## THE PROBLEM
All of the data below should be written out exactly.

## DATASET ENTRIES
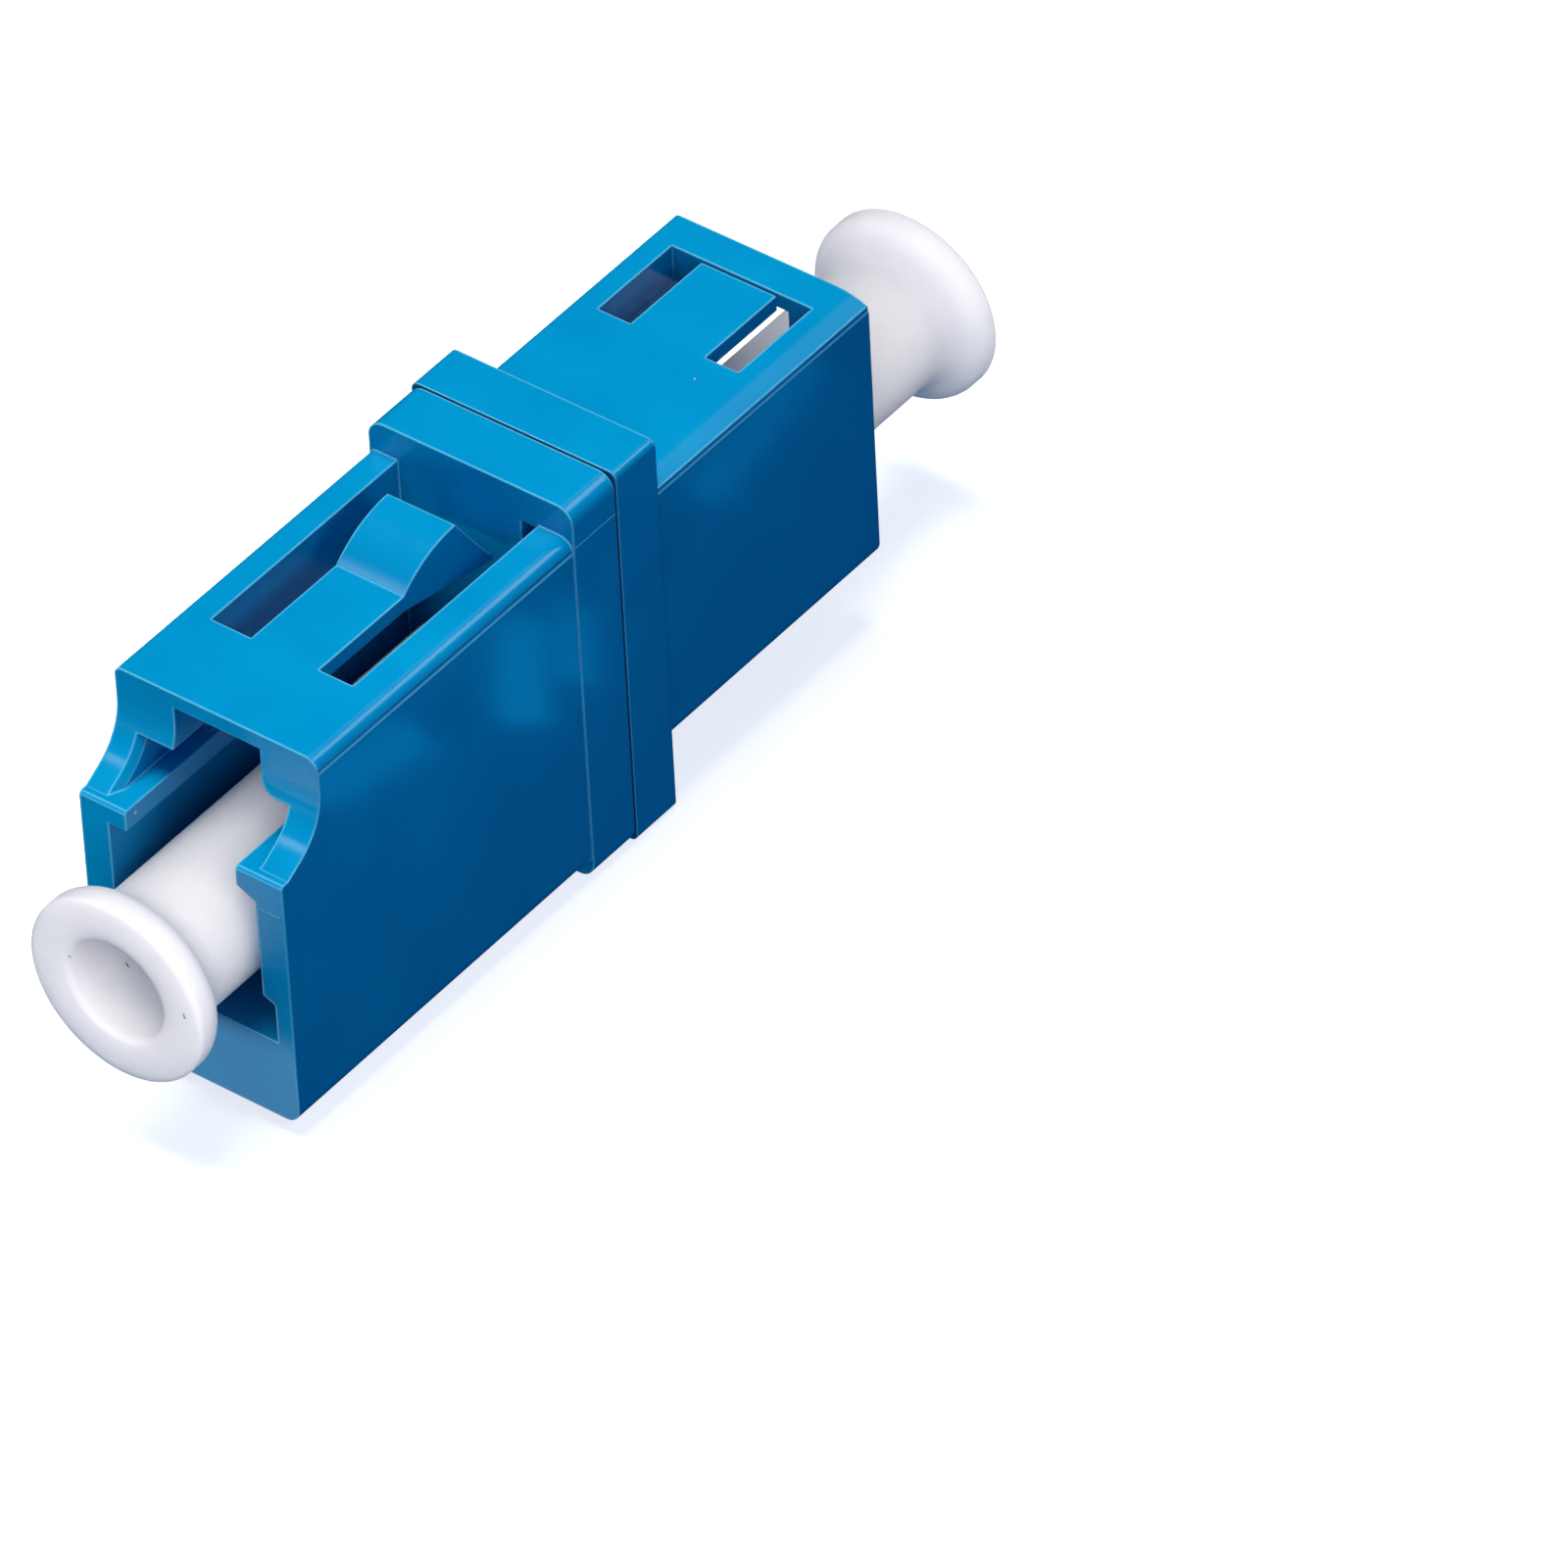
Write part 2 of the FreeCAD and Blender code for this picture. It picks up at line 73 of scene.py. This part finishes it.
def add_node(tree, kind, settings=None, links=None, values=None):
    """Adds a node, with its settings, its unlinked input values and its input links."""
    node = tree.nodes.new(kind)
    for key, value in (settings or {}).items():
        setattr(node, key, value)
    for key, value in (values or {}).items():
        node.inputs[key].default_value = value
    for key, source in (links or {}).items():
        tree.links.new(source, node.inputs[key])
    return node


def start_material(name):
    material = bpy.data.materials.new(name)
    material.use_nodes = True
    tree = material.node_tree
    tree.nodes.clear()
    return material, tree


def finish_material(tree, links, values):
    """Ends a material's tree with one Principled shader."""
    shader = add_node(tree, "ShaderNodeBsdfPrincipled", links=links, values=values)
    add_node(tree, "ShaderNodeOutputMaterial", links={"Surface": shader.outputs["BSDF"]})


def object_place(tree):
    return add_node(tree, "ShaderNodeTexCoord").outputs["Object"]


def noise(tree, place, patch, detail=2.0):
    """Noise with patches of about the given size."""
    return add_node(tree, "ShaderNodeTexNoise", links={"Vector": place},
                    values={"Scale": 1 / patch, "Detail": detail}).outputs["Fac"]


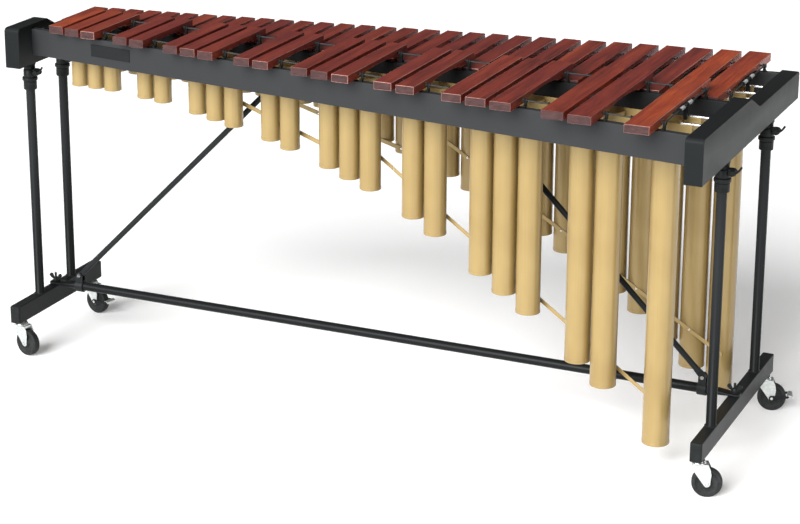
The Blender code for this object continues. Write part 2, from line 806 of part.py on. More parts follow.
def wheel_mesh():
    """Solid disc wheel standing on a flat of its tread; origin in its centre, axle along Y."""
    bore = AXLE_RADIUS + AXLE_PLAY
    half_side = math.pi / WHEEL_SIDES
    tread = WHEEL_RADIUS / math.cos(half_side)
    half = [
        (bore, 0.0120), (0.0120, 0.0120), (0.0140, 0.0070),
        (0.0270, 0.0070), (0.0300, 0.0105), (tread, 0.0080),
    ]
    profile = half + [(radius, -width) for radius, width in reversed(half)]
    bm = add_lathe(bmesh.new(), profile, axis="Y", sides=WHEEL_SIDES, phase=half_side)
    return to_mesh(bm, "caster_wheel")


def pedal_mesh():
    """Brake pedal that straddles the fork; origin in the wheel's axle."""
    arms = bmesh.new()
    for side in (-1, 1):
        outline = arc(0, 0, 0.0075, 100, 260, 5)
        outline += [(0.046, -0.0030), (0.046, 0.0030)]
        low, high = sorted((side * 0.0160, side * 0.0180))
        add_prism(arms, outline, xz_plate, low, high)
    outline = [(0.0425, 0.0005), (0.056, -0.002), (0.057, 0.0010), (0.0435, 0.0035)]
    tread = add_prism(bmesh.new(), outline, xz_plate, -0.0178, 0.0178)
    holes = add_disc(bmesh.new(), AXLE_RADIUS + AXLE_PLAY, -0.030, 0.030, axis="Y")
    bm = combine(combine(arms, tread), holes, "DIFFERENCE")
    tilt = Matrix.Rotation(-PEDAL_TILT, 3, "Y")
    bmesh.ops.rotate(bm, cent=(0, 0, 0), matrix=tilt, verts=bm.verts)
    return to_mesh(bm, "brake_pedal")


def casters(zinc, rubber):
    fork = fork_mesh()
    wheel = wheel_mesh()
    pedal = pedal_mesh()
    for side in SIDES:
        turn = CASTER_TURN[side]
        near, far = FOOT_Y[side]
        for y, end in ((near + CASTER_INSET, "near"), (far - CASTER_INSET, "far")):
            swivel = Vector((SIGN[side] * LEG_X, y, 0))
            axle = swivel + Matrix.Rotation(turn, 3, "Z") @ Vector((CASTER_TRAIL, 0, 0))
            axle.z = WHEEL_RADIUS
            tag = f"{side}_{end}"
            place(f"caster_fork_{tag}", fork, zinc, swivel, turn, smooth=True)
            place(f"caster_wheel_{tag}", wheel, rubber, axle, turn, smooth=True)
            if end == "far":
                place(f"brake_pedal_{tag}", pedal, zinc, axle, turn)


# ---------------------------------------------------------------- the instrument


def main():
    for old in list(bpy.data.objects):
        bpy.data.objects.remove(old)
    charcoal = material("charcoal_paint", (0.075, 0.080, 0.086), 0.42, 0.0)
    black_wood = material("black_rail", (0.045, 0.048, 0.052), 0.45, 0.0)
    black_steel = material("black_steel", (0.030, 0.032, 0.034), 0.38, 0.6)
    plate = material("plate", (0.015, 0.015, 0.016), 0.35, 0.0)
    rosewood = material("rosewood", (0.230, 0.050, 0.040), 0.40, 0.0)
    gold = material("gold_anodised", (0.760, 0.600, 0.260), 0.32, 0.9)
    zinc = material("zinc_plate", (0.600, 0.620, 0.620), 0.35, 0.9)
    black_rubber = material("black_rubber", (0.025, 0.026, 0.028), 0.60, 0.0)
    for side in SIDES:
        end_board(side, charcoal)
    rails(black_wood)
    name_plate(plate)
    bar_rows(rosewood)
    banks(gold)
    centre_hanger(black_steel)
    legs(black_steel)
    braces(black_steel)
    casters(zinc, black_rubber)


main()
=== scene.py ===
"""Concert marimba in a plain studio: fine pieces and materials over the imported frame."""
import math

import bmesh
import bpy
from mathutils import Matrix, Vector


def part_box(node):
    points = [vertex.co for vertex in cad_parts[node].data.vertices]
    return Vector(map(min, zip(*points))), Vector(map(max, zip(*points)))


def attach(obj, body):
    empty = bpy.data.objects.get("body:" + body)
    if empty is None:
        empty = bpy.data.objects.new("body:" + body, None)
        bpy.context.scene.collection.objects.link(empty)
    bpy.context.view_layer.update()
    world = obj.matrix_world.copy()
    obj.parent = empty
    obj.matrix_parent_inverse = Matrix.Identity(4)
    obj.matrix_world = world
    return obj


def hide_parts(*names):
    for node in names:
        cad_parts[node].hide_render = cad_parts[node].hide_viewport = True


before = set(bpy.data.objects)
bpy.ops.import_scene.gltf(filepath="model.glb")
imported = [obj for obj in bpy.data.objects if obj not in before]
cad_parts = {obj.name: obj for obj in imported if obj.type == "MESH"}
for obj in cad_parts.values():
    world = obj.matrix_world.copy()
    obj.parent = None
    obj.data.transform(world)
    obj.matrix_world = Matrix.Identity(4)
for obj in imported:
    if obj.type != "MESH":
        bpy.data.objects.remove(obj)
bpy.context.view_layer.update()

# The layout's own middle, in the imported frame: the stretcher is symmetrical about it.
STRETCHER_LOW, STRETCHER_HIGH = (Vector(corner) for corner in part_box("stretcher"))
BRACE_Y = 0.0142
SHIFT = (STRETCHER_LOW + STRETCHER_HIGH) / 2 - Vector((0, BRACE_Y, 0))
SHIFT.z = 0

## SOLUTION
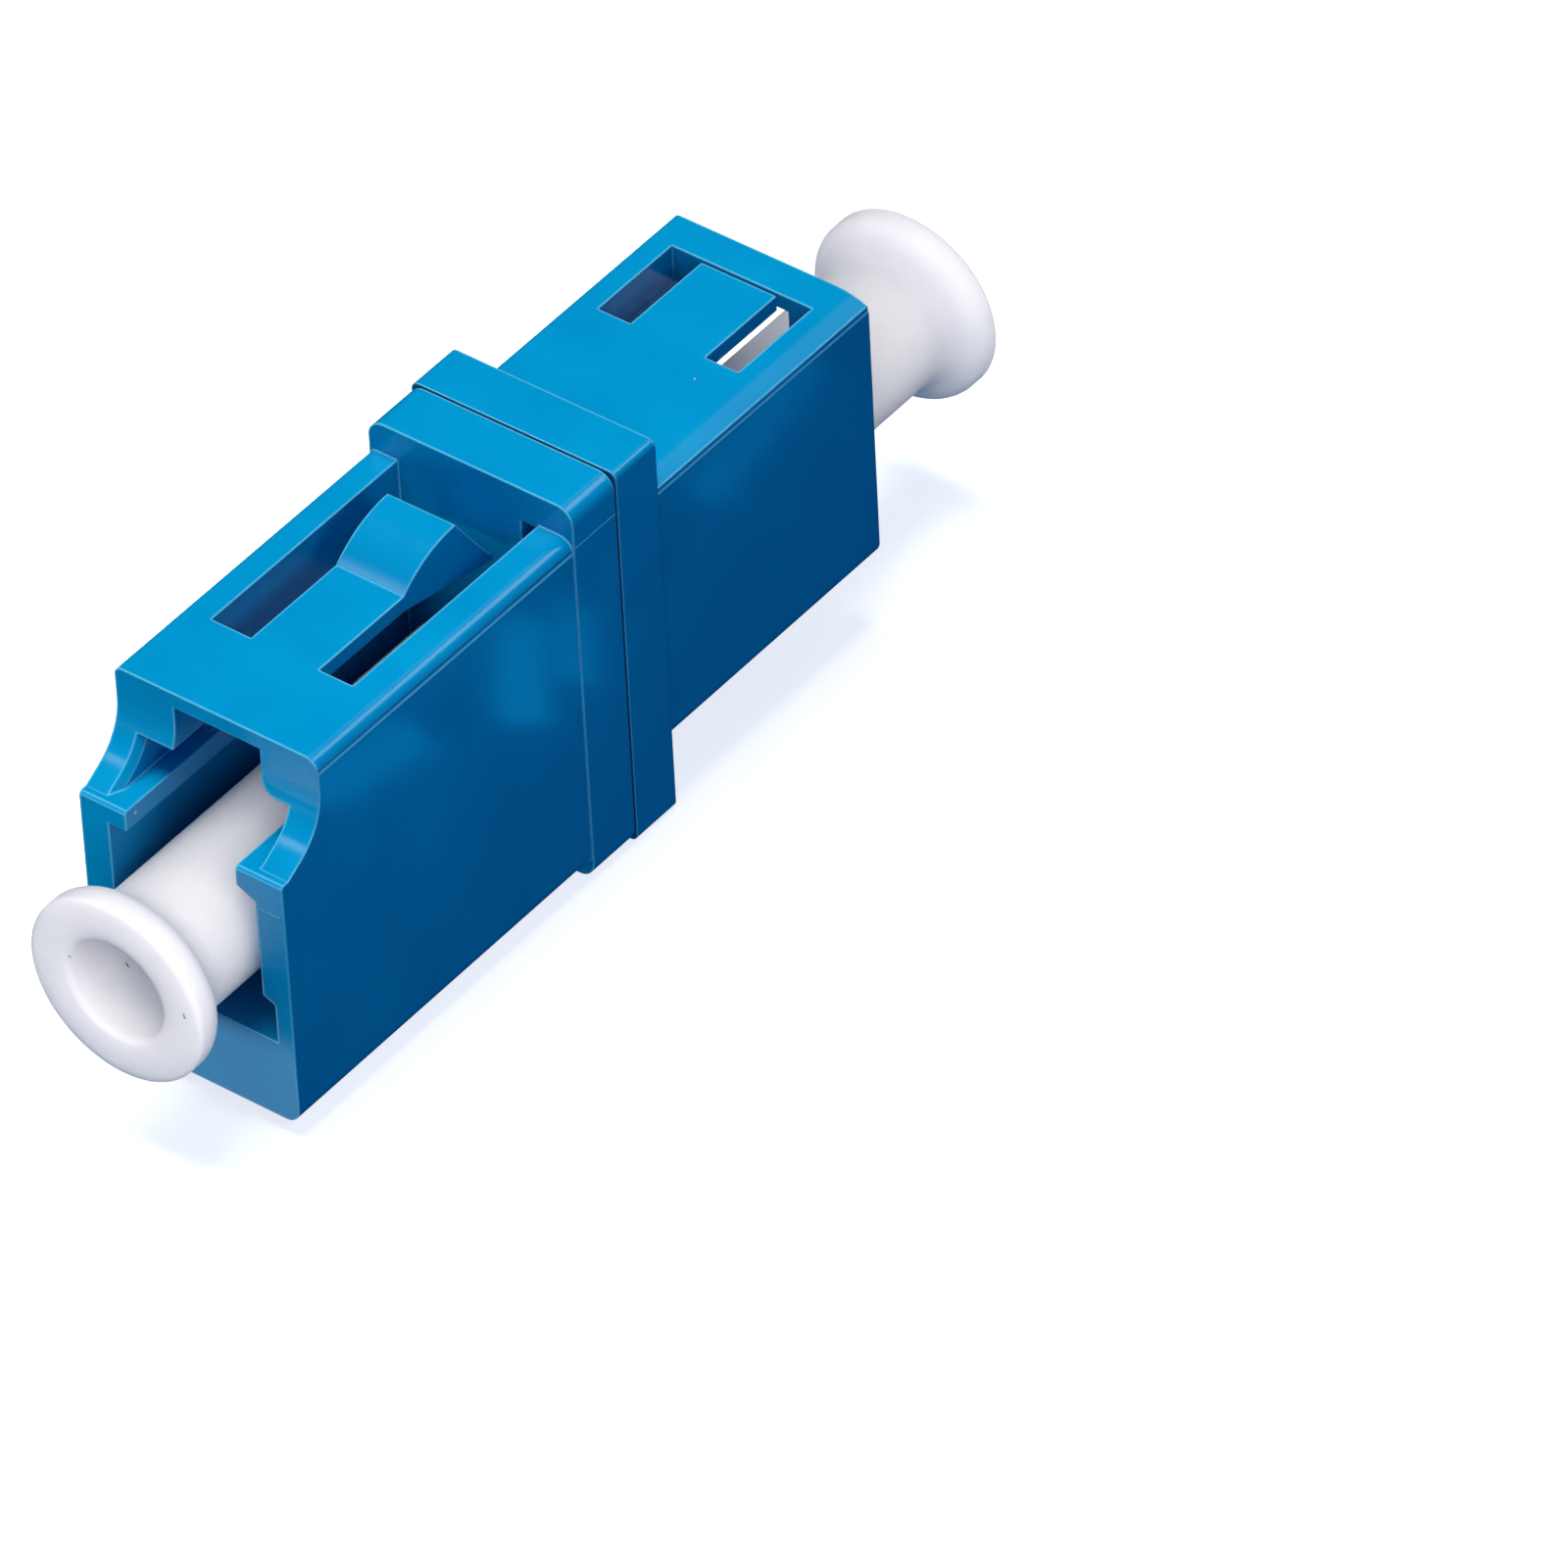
Write part 2 of the FreeCAD and Blender code for this picture. It picks up at line 73 of scene.py. This part finishes it.
def add_node(tree, kind, settings=None, links=None, values=None):
    """Adds a node, with its settings, its unlinked input values and its input links."""
    node = tree.nodes.new(kind)
    for key, value in (settings or {}).items():
        setattr(node, key, value)
    for key, value in (values or {}).items():
        node.inputs[key].default_value = value
    for key, source in (links or {}).items():
        tree.links.new(source, node.inputs[key])
    return node


def start_material(name):
    material = bpy.data.materials.new(name)
    material.use_nodes = True
    tree = material.node_tree
    tree.nodes.clear()
    return material, tree


def finish_material(tree, links, values):
    """Ends a material's tree with one Principled shader."""
    shader = add_node(tree, "ShaderNodeBsdfPrincipled", links=links, values=values)
    add_node(tree, "ShaderNodeOutputMaterial", links={"Surface": shader.outputs["BSDF"]})


def object_place(tree):
    return add_node(tree, "ShaderNodeTexCoord").outputs["Object"]


def noise(tree, place, patch, detail=2.0):
    """Noise with patches of about the given size."""
    return add_node(tree, "ShaderNodeTexNoise", links={"Vector": place},
                    values={"Scale": 1 / patch, "Detail": detail}).outputs["Fac"]


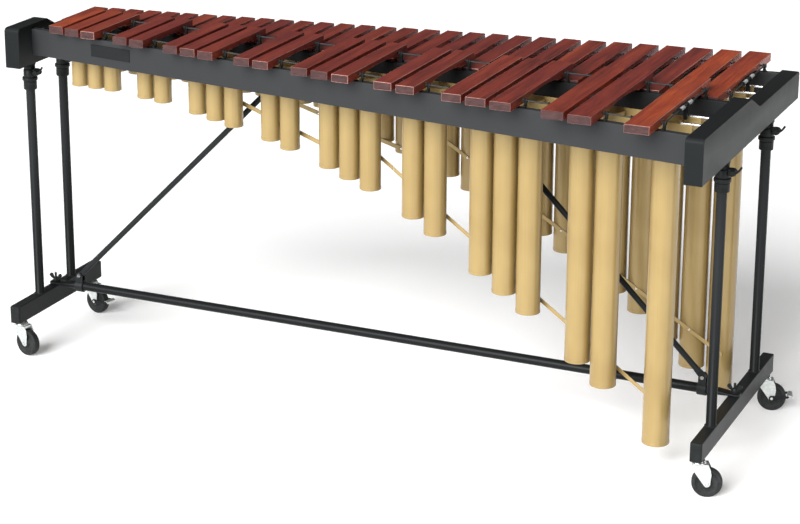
The Blender code for this object continues. Write part 2, from line 806 of part.py on. More parts follow.
def wheel_mesh():
    """Solid disc wheel standing on a flat of its tread; origin in its centre, axle along Y."""
    bore = AXLE_RADIUS + AXLE_PLAY
    half_side = math.pi / WHEEL_SIDES
    tread = WHEEL_RADIUS / math.cos(half_side)
    half = [
        (bore, 0.0120), (0.0120, 0.0120), (0.0140, 0.0070),
        (0.0270, 0.0070), (0.0300, 0.0105), (tread, 0.0080),
    ]
    profile = half + [(radius, -width) for radius, width in reversed(half)]
    bm = add_lathe(bmesh.new(), profile, axis="Y", sides=WHEEL_SIDES, phase=half_side)
    return to_mesh(bm, "caster_wheel")


def pedal_mesh():
    """Brake pedal that straddles the fork; origin in the wheel's axle."""
    arms = bmesh.new()
    for side in (-1, 1):
        outline = arc(0, 0, 0.0075, 100, 260, 5)
        outline += [(0.046, -0.0030), (0.046, 0.0030)]
        low, high = sorted((side * 0.0160, side * 0.0180))
        add_prism(arms, outline, xz_plate, low, high)
    outline = [(0.0425, 0.0005), (0.056, -0.002), (0.057, 0.0010), (0.0435, 0.0035)]
    tread = add_prism(bmesh.new(), outline, xz_plate, -0.0178, 0.0178)
    holes = add_disc(bmesh.new(), AXLE_RADIUS + AXLE_PLAY, -0.030, 0.030, axis="Y")
    bm = combine(combine(arms, tread), holes, "DIFFERENCE")
    tilt = Matrix.Rotation(-PEDAL_TILT, 3, "Y")
    bmesh.ops.rotate(bm, cent=(0, 0, 0), matrix=tilt, verts=bm.verts)
    return to_mesh(bm, "brake_pedal")


def casters(zinc, rubber):
    fork = fork_mesh()
    wheel = wheel_mesh()
    pedal = pedal_mesh()
    for side in SIDES:
        turn = CASTER_TURN[side]
        near, far = FOOT_Y[side]
        for y, end in ((near + CASTER_INSET, "near"), (far - CASTER_INSET, "far")):
            swivel = Vector((SIGN[side] * LEG_X, y, 0))
            axle = swivel + Matrix.Rotation(turn, 3, "Z") @ Vector((CASTER_TRAIL, 0, 0))
            axle.z = WHEEL_RADIUS
            tag = f"{side}_{end}"
            place(f"caster_fork_{tag}", fork, zinc, swivel, turn, smooth=True)
            place(f"caster_wheel_{tag}", wheel, rubber, axle, turn, smooth=True)
            if end == "far":
                place(f"brake_pedal_{tag}", pedal, zinc, axle, turn)


# ---------------------------------------------------------------- the instrument


def main():
    for old in list(bpy.data.objects):
        bpy.data.objects.remove(old)
    charcoal = material("charcoal_paint", (0.075, 0.080, 0.086), 0.42, 0.0)
    black_wood = material("black_rail", (0.045, 0.048, 0.052), 0.45, 0.0)
    black_steel = material("black_steel", (0.030, 0.032, 0.034), 0.38, 0.6)
    plate = material("plate", (0.015, 0.015, 0.016), 0.35, 0.0)
    rosewood = material("rosewood", (0.230, 0.050, 0.040), 0.40, 0.0)
    gold = material("gold_anodised", (0.760, 0.600, 0.260), 0.32, 0.9)
    zinc = material("zinc_plate", (0.600, 0.620, 0.620), 0.35, 0.9)
    black_rubber = material("black_rubber", (0.025, 0.026, 0.028), 0.60, 0.0)
    for side in SIDES:
        end_board(side, charcoal)
    rails(black_wood)
    name_plate(plate)
    bar_rows(rosewood)
    banks(gold)
    centre_hanger(black_steel)
    legs(black_steel)
    braces(black_steel)
    casters(zinc, black_rubber)


main()
=== scene.py ===
"""Concert marimba in a plain studio: fine pieces and materials over the imported frame."""
import math

import bmesh
import bpy
from mathutils import Matrix, Vector


def part_box(node):
    points = [vertex.co for vertex in cad_parts[node].data.vertices]
    return Vector(map(min, zip(*points))), Vector(map(max, zip(*points)))


def attach(obj, body):
    empty = bpy.data.objects.get("body:" + body)
    if empty is None:
        empty = bpy.data.objects.new("body:" + body, None)
        bpy.context.scene.collection.objects.link(empty)
    bpy.context.view_layer.update()
    world = obj.matrix_world.copy()
    obj.parent = empty
    obj.matrix_parent_inverse = Matrix.Identity(4)
    obj.matrix_world = world
    return obj


def hide_parts(*names):
    for node in names:
        cad_parts[node].hide_render = cad_parts[node].hide_viewport = True


before = set(bpy.data.objects)
bpy.ops.import_scene.gltf(filepath="model.glb")
imported = [obj for obj in bpy.data.objects if obj not in before]
cad_parts = {obj.name: obj for obj in imported if obj.type == "MESH"}
for obj in cad_parts.values():
    world = obj.matrix_world.copy()
    obj.parent = None
    obj.data.transform(world)
    obj.matrix_world = Matrix.Identity(4)
for obj in imported:
    if obj.type != "MESH":
        bpy.data.objects.remove(obj)
bpy.context.view_layer.update()

# The layout's own middle, in the imported frame: the stretcher is symmetrical about it.
STRETCHER_LOW, STRETCHER_HIGH = (Vector(corner) for corner in part_box("stretcher"))
BRACE_Y = 0.0142
SHIFT = (STRETCHER_LOW + STRETCHER_HIGH) / 2 - Vector((0, BRACE_Y, 0))
SHIFT.z = 0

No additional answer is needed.